Problem description =>
Reproduce, please, only the lines from the first line below to the line containing "foot_h = 86; // [60:1:95]", inclusive.

[START]

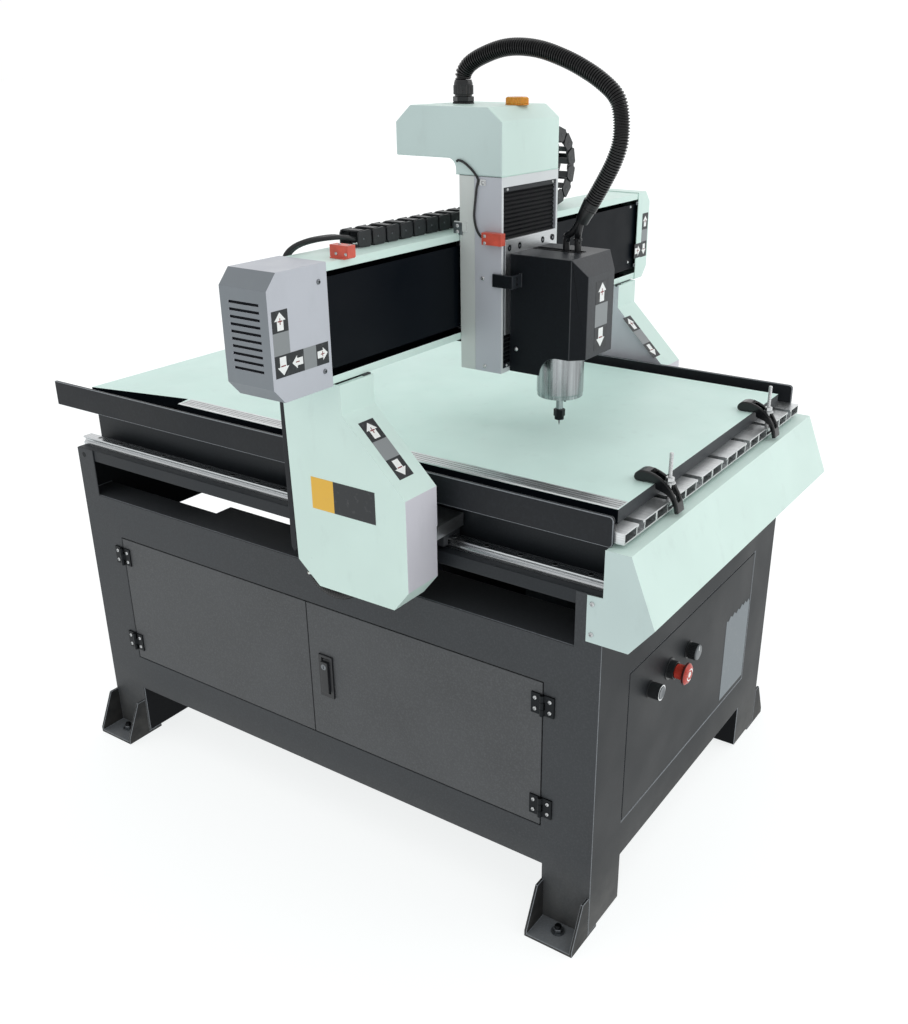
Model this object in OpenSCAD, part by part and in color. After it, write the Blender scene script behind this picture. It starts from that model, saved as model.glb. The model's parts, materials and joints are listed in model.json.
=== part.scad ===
// Cabinet-type engraving machine: a fixed slotted table on a sheet steel cabinet, a gantry that
// runs along it on two rails, a carriage that crosses the gantry, and a spindle that goes up and
// down on the carriage. Millimetres, +Z up, front towards -Y. Shapes are drawn with x = 0 on the
// cabinet's mid-plane, y = 0 on its front face and z = 0 on the floor, and place() then sets the
// origin below the middle of the whole machine.

/* [Cabinet] */
// Width of the cabinet, across the gantry's travel
cab_w = 768; // [640:8:920]
// Length of the cabinet, front to back
cab_l = 1192; // [1000:8:1424]
// Height of the corner posts, where the rails lie
cab_h = 651; // [560:1:760]
// Thickness of the cabinet's sheet steel
sheet_t = 2.5; // [1.5:0.5:4]
// Height of the side opening that the gantry's cross bar runs in
notch_h = 95; // [90:1:110]
// Width of the corner posts beside that opening
post_w = 46; // [30:1:60]
// Width of the legs, seen from the side
leg_side_w = 93; // [60:1:120]
// Width of the legs, seen from the front
leg_front_w = 111; // [80:1:130]
// Height of the apron's lower edge on the long sides
apron_side_z = 117; // [90:1:140]
// Height of the apron's lower edge on the front and back
apron_front_z = 100; // [80:1:130]
// Reach of the feet past the long sides
foot_reach = 54; // [40:1:80]
// Height of the foot gussets
foot_h = 86; // [60:1:95]

/* [Doors] */
// Distance from the cabinet's end to the door opening
door_end = 97; // [96:1:120]
// Height of the doors' lower edge
door_z = 195; // [150:1:220]
// Height of the doors
door_h = 280; // [200:1:300]
// Gap round each door
door_gap = 2; // [1:0.5:3]
// Depth of the doors' folded edge
door_fold = 15; // [10:1:25]
// Hinge pin radius
hinge_pin_r = 2; // [1.5:0.5:2.5]

/* [Control panel] */
// Width of the front service panel
panel_w = 554; // [460:2:560]
// Height of the front service panel
panel_h = 295; // [220:5:300]
// Height of the service panel's lower edge
panel_z = 173; // [150:1:180]
// Distance between the controls
control_pitch = 78.5; // [60:0.5:90]
// Height of the controls
control_z = 396; // [330:1:420]

/* [Table] */
// Number of slotted profiles side by side
profile_count = 7; // [5:1:9]
// Thickness of the slotted profiles
profile_h = 18; // [15:1:30]
// Width of a slot's mouth
slot_mouth = 14; // [8:1:16]
// Height of the table's underside above the posts
table_rise = 84; // [75:1:110]
// Reach of the table past the cabinet's front
table_front = 22; // [10:1:40]
// Thickness of the work board
board_t = 22; // [10:1:30]
// Width of the work board
board_w = 684; // [500:2:690]
// Height of the side guards
guard_h = 48; // [40:1:60]
// Reach of the side guards past the cabinet's back
guard_back = 50; // [20:1:80]

/* [Gantry] */
// Height of the beam's underside
beam_z = 932; // [890:1:1000]
// Height of the beam
beam_h = 175; // [165:1:190]
// Distance of the beam's front from the cabinet's front
beam_y = 404; // [380:1:440]
// Depth of the beam
beam_d = 84; // [84:1:110]
// Width of the leg covers
column_w = 78; // [60:1:90]
// Distance of the leg covers from the cabinet's side
column_gap = 20; // [12:1:30]
// Length of the left end cover, which holds the motor
end_left = 120; // [110:1:150]
// Length of the right end cover
end_right = 54; // [40:1:80]

/* [Head] */
// Rest position of the head across the machine
head_x = -75; // [-150:1:150]
// Width of the head
head_w = 175; // [160:1:200]
// Height of the head frame's lower end
head_z = 884; // [860:1:900]
// Height of the head frame
head_h = 314; // [300:1:340]
// Width of the slide plate
plate_w = 158; // [140:2:160]
// Height of the slide plate's lower end
plate_z = 948; // [940:1:960]
// Height of the slide plate
plate_h = 154; // [140:1:160]
// Spindle radius
spindle_r = 40; // [32.5:0.5:42.5]
// Height of the spindle's nose above the floor
spindle_z = 836; // [820:1:850]
// Rotor shaft radius
shaft_r = 6; // [5:0.5:8]
// Clearance of turning shafts in their bores
run_gap = 0.05; // [0.02:0.01:0.1]

/* [Hidden] */
$fn = 48;

// Cabinet
half_w = cab_w / 2;
notch_z = cab_h - notch_h;
tray_w = 101;
tray_back_w = 63;
tray_step_y = cab_l - 312;
rear_hole_w = 400;
rear_hole_z = 230;
rear_hole_h = 220;
sole_t = 6;
door_mid_gap = door_gap;
door_len = (cab_l - 2 * door_end) / 2;
// Rails
rail_w = 20;
rail_h = 18;
rail_x = half_w - 28;
runner_w = 44;
runner_h = 30;
runner_l = 77;
shelf_w = 97.5;
shelf_h = 23;
bed_tube_w = 40;
bed_x = half_w - 60;
// Table
table_z = cab_h + table_rise;
board_z = table_z + profile_h;
board_top = board_z + board_t;
guard_t = 6;
table_w = cab_w - 28;
profile_w = table_w / profile_count;
board_y0 = 4;
board_l = cab_l - 45;
// Gantry
leg_x = half_w + column_gap;
column_x = leg_x + column_w;
leg_t = 16;
leg_inset = 2;
leg_in = leg_x + leg_inset;
carriage_z = cab_h + runner_h;
carriage_t = 22;
column_y0 = beam_y - 122;
column_y1 = beam_y + 109;
column_mid_y = beam_y - 8;
leg_setback = 4;
column_low_z = 583;
column_top = beam_z - 2;
cross_y0 = beam_y - 36;
cross_y1 = cross_y0 + 52;
cross_z0 = 580;
cross_z1 = 618;
beam_end = half_w + 121;
cover_wall = 2;
cover_lap = 16;
beam_top = beam_z + beam_h;
beam_y1 = beam_y + beam_d;
lip_t = 2;
lip_h = 12;
tube_y = beam_y + 44;
panel_y = beam_y + 5;
panel_plate_t = 2;
web_t = 5;
web_gap = 2.5;
// Screws
screw_r = 8;
y_screw_z = 598;
x_screw_y = tube_y - 14;
x_screw_z = beam_z + beam_h / 2;
motor_w = 57;
motor_shaft_r = 4;
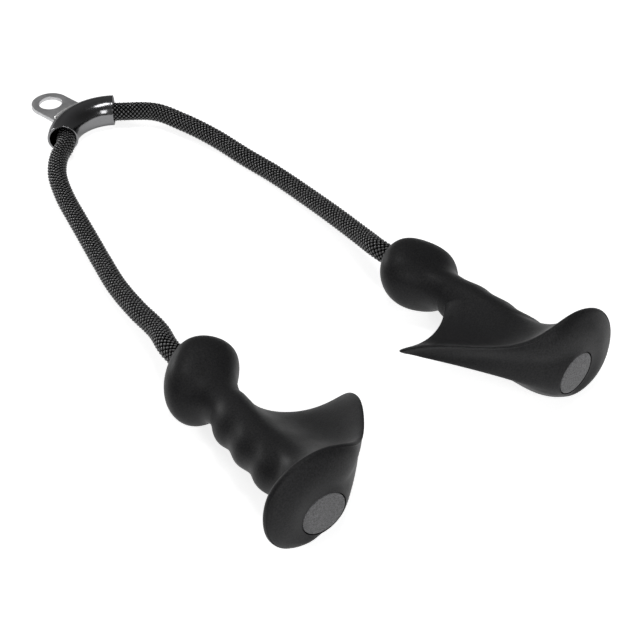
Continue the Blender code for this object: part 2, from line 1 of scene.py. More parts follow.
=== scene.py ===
# %% [markdown]
# # Dressing a triceps rope
# A triceps rope hangs from a cable machine. A steel yoke clips to the machine, a braided rope runs through
# the yoke, and each end of the rope carries a moulded rubber handle with a collar, finger grooves and a
# palm rest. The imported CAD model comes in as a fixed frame. This lesson puts the looks on it, piece by
# piece, and never moves what the CAD says.

import json
import math

import bmesh
import bpy
import numpy as np
from mathutils import Matrix, Vector


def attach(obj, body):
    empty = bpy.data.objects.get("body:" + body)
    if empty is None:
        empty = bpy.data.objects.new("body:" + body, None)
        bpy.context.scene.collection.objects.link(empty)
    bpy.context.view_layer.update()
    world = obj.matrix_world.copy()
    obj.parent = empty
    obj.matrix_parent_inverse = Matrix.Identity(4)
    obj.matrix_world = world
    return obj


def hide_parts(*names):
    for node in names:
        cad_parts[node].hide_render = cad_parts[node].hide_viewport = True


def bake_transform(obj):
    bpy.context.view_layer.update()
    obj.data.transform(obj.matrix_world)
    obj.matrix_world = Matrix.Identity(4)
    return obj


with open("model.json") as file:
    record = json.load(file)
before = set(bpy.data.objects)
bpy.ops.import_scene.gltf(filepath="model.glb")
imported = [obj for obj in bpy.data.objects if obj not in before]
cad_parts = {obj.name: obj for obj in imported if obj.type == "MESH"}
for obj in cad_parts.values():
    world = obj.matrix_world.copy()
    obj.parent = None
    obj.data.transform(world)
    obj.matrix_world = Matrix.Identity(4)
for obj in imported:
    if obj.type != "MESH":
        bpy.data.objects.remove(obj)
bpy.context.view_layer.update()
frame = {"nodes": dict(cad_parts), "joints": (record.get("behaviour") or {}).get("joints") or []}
JOINTS = {joint["name"]: joint for joint in frame["joints"]}
SIDES = {"left": -1, "right": 1}

# %% [markdown]
# ## The camera
# The photograph looks down on the piece from beyond the left handle. The camera was worked out from the
# two round end discs, whose ovals give the angle, and from the rope, whose width gives the distance. It
# comes first, because every later choice is judged through it.

# %% Set up the camera
CAMERA_PLACE = Vector((-0.4807, -0.7404, 0.7050))
CAMERA_HEADING = math.radians(51.75)            # from +X towards +Y
CAMERA_PITCH = math.radians(40.9)               # downwards
CAMERA_LENS = 81.6                              # mm, on a 36 mm sensor

camera_data = bpy.data.cameras.new("camera")
camera_data.lens = CAMERA_LENS
camera = bpy.data.objects.new("camera", camera_data)
bpy.context.scene.collection.objects.link(camera)
look = Vector((math.cos(CAMERA_PITCH) * math.cos(CAMERA_HEADING),
               math.cos(CAMERA_PITCH) * math.sin(CAMERA_HEADING), -math.sin(CAMERA_PITCH)))
camera.rotation_euler = look.to_track_quat("-Z", "Y").to_euler()
camera.location = CAMERA_PLACE
bpy.context.scene.camera = camera
bpy.context.scene.view_settings.view_transform = "Standard"
print("camera at", [round(value, 3) for value in camera.location])

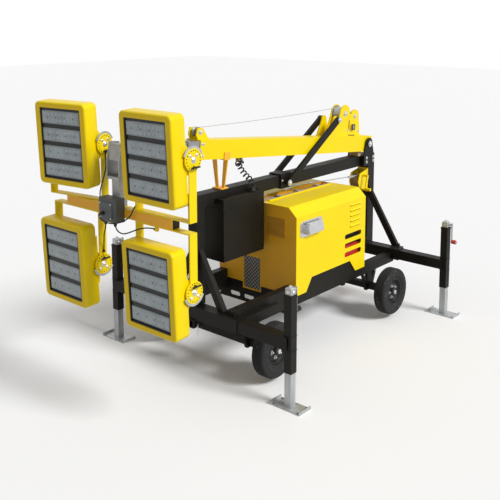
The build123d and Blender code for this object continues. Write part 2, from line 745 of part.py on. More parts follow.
# Radius, bottom and top above the crossmember: shank, then knob
lock_pin_steps = ((8.0, 0.0, 24.0), (15.0, 24.0, 40.0))
with BuildPart() as fittings:
    rx = post_x - post_side / 2
    plate_y([(rx, grab_z[0]), (rx - grab_out, grab_z[0]), (rx - grab_out, grab_z[1]), (rx, grab_z[1])],
            -grab_t / 2, grab_t / 2)
    fillet(fittings.faces().sort_by(Axis.X)[0].edges().filter_by(Axis.Y), 14)
    plate_y([(rx + 1, grab_z[0] + grab_t), (rx - grab_out + grab_t, grab_z[0] + grab_t),
             (rx - grab_out + grab_t, grab_z[1] - grab_t), (rx + 1, grab_z[1] - grab_t)],
            -grab_t, grab_t, mode=Mode.SUBTRACT)
    for r, z0, z1 in lock_pin_steps:
        with BuildSketch(Plane.XY.offset(cross_top + z0)):
            with Locations(*[(xc, s * lock_pin_y) for xc in jack_x.values() for s in (-1, 1)]):
                RegularPolygon(r, 8)
        extrude(amount=z1 - z0)
save(fittings.part, "fittings")

# Mast head: clamp plates and drop post on the innermost section
half_i = inner_s / 2
head_x0 = bar_x - head_w / 2
head_x1 = bar_x + head_w / 2
with BuildPart() as head_bracket:
    slab(bar_x - 30, bar_x + 30, -35, 35, bar_z + bar_side / 2, 1470)
    slab(head_x0 - 5, head_x1 + 5, -half_i - 11, half_i + 11, 1462, 1480)
    for s in (-1, 1):
        plate_y([(head_x0, 1479), (head_x1, 1479), (head_x1, 1570), (head_x1 - 24, 1690), (head_x0, 1680)],
                s * half_i, s * (half_i + 10))
save(head_bracket.part, "head_bracket")

# Lamp frames: forward, to the left and up, with the upper right lamp swung out
lamp_yaw = {"ul": 0.0, "ur": 8.0, "ll": 0.0, "lr": 0.0}
side_sign = {"l": 1, "r": -1}


def lamp_axes(tag):
    t = radians(lamp_yaw[tag])
    return (cos(t), sin(t)), (-sin(t), cos(t))


def lamp_side(tag, lateral, z):
    # Sketch plane square to the lamp's hinge: x is forward, y is up
    fwd, left = lamp_axes(tag)
    yc = side_sign[tag[1]] * lamp_y
    return Plane(origin=(bar_x + lateral * left[0], yc + lateral * left[1], z), x_dir=(*fwd, 0),
                 z_dir=(-left[0], -left[1], 0))


def lamp_front(tag, tilt=0.0):
    # Sketch plane of the lamp's face: x is to the left, y is up, tilted about the hinge
    fwd, left = lamp_axes(tag)
    t = radians(tilt)
    yc = side_sign[tag[1]] * lamp_y
    return Plane(origin=(bar_x, yc, lamp_z[tag[0]]), x_dir=(*left, 0),
                 z_dir=(cos(t) * fwd[0], cos(t) * fwd[1], sin(t)))


gland_out = 16.0
gland_h = 22.0
# Height of each gland above the axis that its lamp tilts on, or below it
gland_rise = {"ul": -280.0, "ur": -48.0, "lr": 78.0}
gland_z = {tag: lamp_z[tag[0]] + rise for tag, rise in gland_rise.items()}
clip_x = 1404.0
clip_y = 350.0
clip_z = 1208.0
with BuildPart() as crossbar:
    box_tube_y(bar_x, bar_z, -bar_half, bar_half, bar_side, bar_wall)
    for row, up in (("u", 1), ("l", -1)):
        zb = bar_z + up * bar_side / 2
        reach = abs(lamp_z[row] - zb)
        for side in ("l", "r"):
            tag = row + side
            for lateral, width in ((yoke_y, 2 * yoke_y), (yoke_y, yoke_t), (-yoke_y + yoke_t, yoke_t)):
                height = yoke_t if width > yoke_t else reach
                with BuildSketch(lamp_side(tag, lateral, zb + up * height / 2)):
                    Rectangle(yoke_w, height)
                extrude(amount=width)
            for lateral in (yoke_y, -yoke_y + yoke_t):
                with BuildSketch(lamp_side(tag, lateral, lamp_z[row])):
                    RegularPolygon(yoke_disc, 2 * boss_flats)
                extrude(amount=yoke_t)
            if tag in gland_z:
                inner = -side_sign[side] * yoke_y
                with BuildSketch(lamp_side(tag, max(inner, inner - side_sign[side] * gland_out),
                                           gland_z[tag] + up * gland_h / 2)):
                    Rectangle(gland_out, gland_h)
                extrude(amount=gland_out)
    # Clip under the lower left yoke, for its cable
    slab(clip_x - gland_out / 2, clip_x + gland_out / 2, clip_y, clip_y + gland_h,
         clip_z - 10, bar_z - bar_side / 2 - yoke_t + 1)
save(crossbar.part, "crossbar")

with BuildPart() as junction_box:
    slab(bar_x + bar_side / 2, bar_x + bar_side / 2 + jbox_depth, -jbox_half, jbox_half, jbox_z0, jbox_z1)
    chamfer(junction_box.faces().sort_by(Axis.X)[-1].edges(), 14)
save(junction_box.part, "junction_box")

# Lamps: rounded housing with the window's recess, fin block and the pivot shaft between the yoke's arms
pivot_r = 24.0
pivot_half = yoke_y - yoke_t - seat
for tag in lamp_yaw:
    face = lamp_front(tag, lamp_tilt)
    with BuildPart() as lamp:
        with BuildSketch(face.offset(lamp_back)):
            RectangleRounded(lamp_w, lamp_h, lamp_corner)
        extrude(amount=lamp_face - lamp_back)
        with BuildSketch(face.offset(lamp_face - bezel_t)):
            Rectangle(win_w, win_h)
        extrude(amount=bezel_t + 1, mode=Mode.SUBTRACT)
        with BuildSketch(face.offset(-heat_d)):
            Rectangle(heat_w, heat_h)
        extrude(amount=lamp_back + heat_d + 1, taper=-4)
        with BuildSketch(lamp_side(tag, pivot_half, lamp_z[tag[0]])):
            RegularPolygon(pivot_r, boss_flats)
        extrude(amount=2 * pivot_half)
    save(lamp.part, f"lamp_{tag}")
    with BuildPart() as led:
        with BuildSketch(face.offset(lamp_face - bezel_t)):
            Rectangle(win_w, win_h)
        extrude(amount=led_t)
    save(led.part, f"led_{tag}")

# Cords: a coiled supply cord from the mast to the cable box, and four lamp cables at the head
cable_d = 8.0
cord_flats = 6
coil_d = 44.0
coil_a = 1671.0
coil_up = half_o
coil_at_mast = mast_point(coil_a, -coil_up)
coil_below = mast_point(coil_a, -coil_up - 50)
jbox_front = bar_x + bar_side / 2 + jbox_depth


def gland_point(tag, z):
    # Middle of the gland on the outer face of a yoke's inner arm
    left = lamp_axes(tag)[1]
    s = side_sign[tag[1]]
    lateral = -s * (yoke_y + gland_out / 2)
    return (bar_x + lateral * left[0], s * lamp_y + lateral * left[1], z)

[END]

Worked answer =>
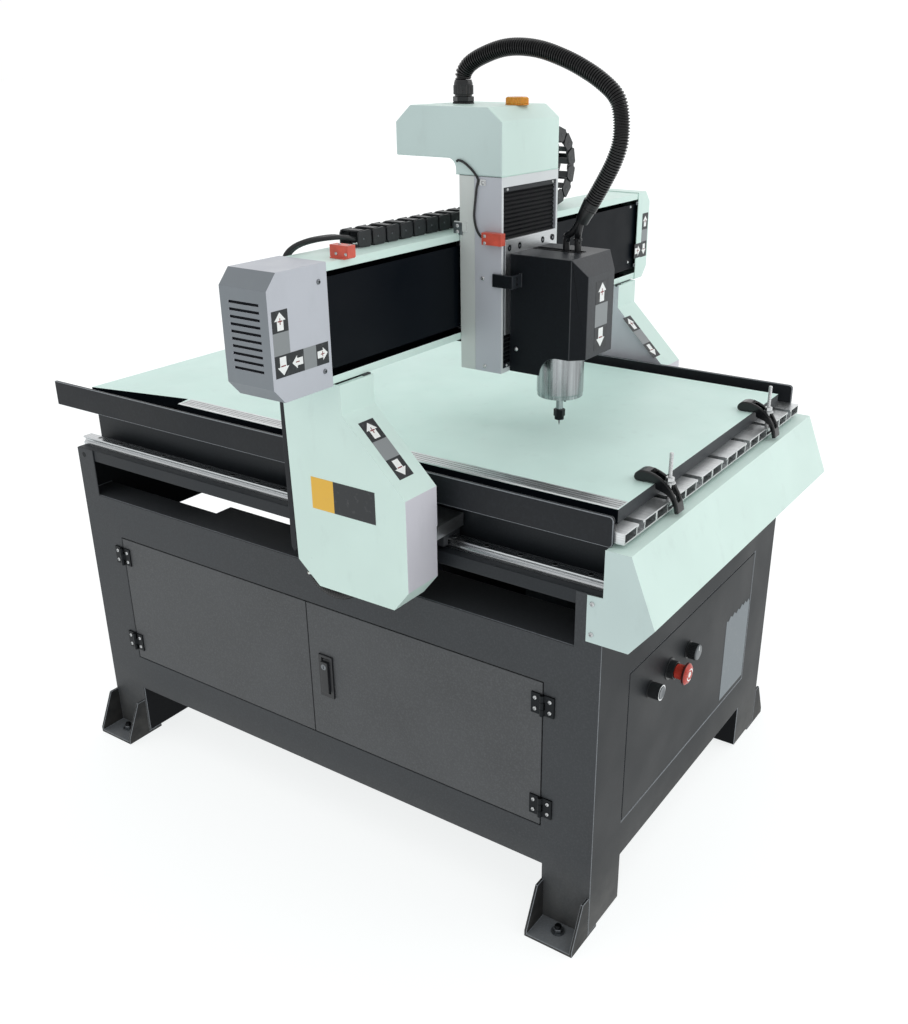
Model this object in OpenSCAD, part by part and in color. After it, write the Blender scene script behind this picture. It starts from that model, saved as model.glb. The model's parts, materials and joints are listed in model.json.
=== part.scad ===
// Cabinet-type engraving machine: a fixed slotted table on a sheet steel cabinet, a gantry that
// runs along it on two rails, a carriage that crosses the gantry, and a spindle that goes up and
// down on the carriage. Millimetres, +Z up, front towards -Y. Shapes are drawn with x = 0 on the
// cabinet's mid-plane, y = 0 on its front face and z = 0 on the floor, and place() then sets the
// origin below the middle of the whole machine.

/* [Cabinet] */
// Width of the cabinet, across the gantry's travel
cab_w = 768; // [640:8:920]
// Length of the cabinet, front to back
cab_l = 1192; // [1000:8:1424]
// Height of the corner posts, where the rails lie
cab_h = 651; // [560:1:760]
// Thickness of the cabinet's sheet steel
sheet_t = 2.5; // [1.5:0.5:4]
// Height of the side opening that the gantry's cross bar runs in
notch_h = 95; // [90:1:110]
// Width of the corner posts beside that opening
post_w = 46; // [30:1:60]
// Width of the legs, seen from the side
leg_side_w = 93; // [60:1:120]
// Width of the legs, seen from the front
leg_front_w = 111; // [80:1:130]
// Height of the apron's lower edge on the long sides
apron_side_z = 117; // [90:1:140]
// Height of the apron's lower edge on the front and back
apron_front_z = 100; // [80:1:130]
// Reach of the feet past the long sides
foot_reach = 54; // [40:1:80]
// Height of the foot gussets
foot_h = 86; // [60:1:95]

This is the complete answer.